Il caso
Ex Ilva, lo stabilimento a produzione piena? «Rischio alto per la salute dei tarantini»
Ecco cosa dice la Valutazione del danno sanitario inviata dalla Regione al Ministero
TARANTO - Se l'ex Ilva di Taranto producesse 8 milioni di tonnellate all'anno, anche se fossero applicate tutte le misure previste dal piano, ci sarebbe un rischio per la salute dei tarantini, e in particolare dei residenti a Tamburi, non accettabile. È quanto hanno sostenuto Arpa Puglia, Asl Taranto e Aress Puglia nella Valutazione del Danno Sanitario che la Regione Puglia ha inviato nelle scorse ore al ministero dell'Ambiente.
Nelle 133 pagine visionate dalla Gazzetta, emerge infatti un quadro particolarmente critico, che appare in netta contrapposizione con quella presentata dai commissari di Acciaierie d'Italia in As che nello studio a firma di Alfonso Cristaudo, già Ordinario Medicina del Lavoro dell’Università di Pisa, e di Annalisa Romiti, ingegnere della società «Icaro Srl», aveva sostenuto – in caso di un livello di produzione a 6 milioni di tonnellate - un quadro idilliaco della situazione ambientale nel territorio ionico. Non solo. In quella valutazione era nuovamente venuta a galla l'ipotesi che la causa del numero di malattie era da considerare una conseguenza dell'abuso di alcool e sigarette.

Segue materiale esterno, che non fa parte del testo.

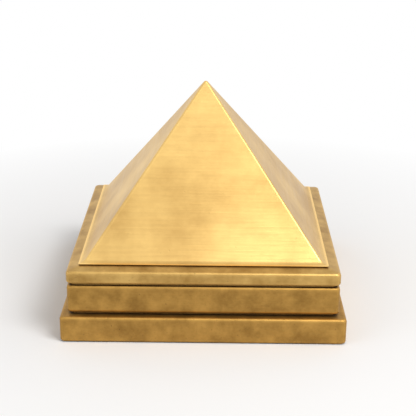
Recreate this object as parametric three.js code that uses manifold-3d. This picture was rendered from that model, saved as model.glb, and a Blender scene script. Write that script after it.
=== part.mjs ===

Nel nuovo documento della Regine, invece, si legge che «la valutazione del quadro epidemiologico, descritto attraverso le stime più recenti disponibili di mortalità, ospedalizzazione, incidenza dei tumori e malformazioni congenite, indica la permanenza di alcune criticità sanitarie rispetto a quanto già noto sulla base di precedenti studi realizzati sia nell’area a rischio che nel comune di Taranto, con una sostanziale convergenza delle indicazioni che provengono dall’analisi della mortalità, dell’ospedalizzazione e dell’incidenza tumorale che riguardano il tumore del polmone, le malattie respiratorie e le malattie cardiovascolari». In parole semplice la situazione non è cambiata. La «valutazione del rischio cancerogeno inalatorio» associato alle emissioni in atmosfera di inquinanti come benzene, naftalene, benzoapirene, arsenico, cadmio, cromo VI, nichel, piombo, diossine e pcb «mostra un valore di rischio superiore alla soglia di accettabilità» per il quale «deve essere pianificato un intervento di riduzione dell’esposizione».
Per quanto riguarda invece le polveri sottili, come pm10 e pm2,5, il numero stimati di «decessi attribuibili alle ricadute delle polveri» appare in diminuzione se confrontato con gli scenari valutati negli anni scorsi, ma a eccezione del quartiere Tamburi: i risultati mostrano «rischi superiori alla soglia di accettabilità» e indicano «che è indispensabile procedere ad una riduzione dell’esposizione» per «ricondurre il rischio della popolazione residente all’interno di una soglia accettabile». Ma non solo. Nel rione all'ombra delle ciminiere «per quanto riguarda il rischio cancerogeno inalatorio, è emersa una criticità legata alle concentrazioni di benzene, il cui contributo percentuale al rischio cancerogeno totale è pari al 77 per cento».
Per l'intera area tarantina, invece, gli organi tecnici della Regione Puglia hanno raccomandato «l’adozione di ulteriori misure finalizzate al contenimento dell’esposizione agli inquinanti».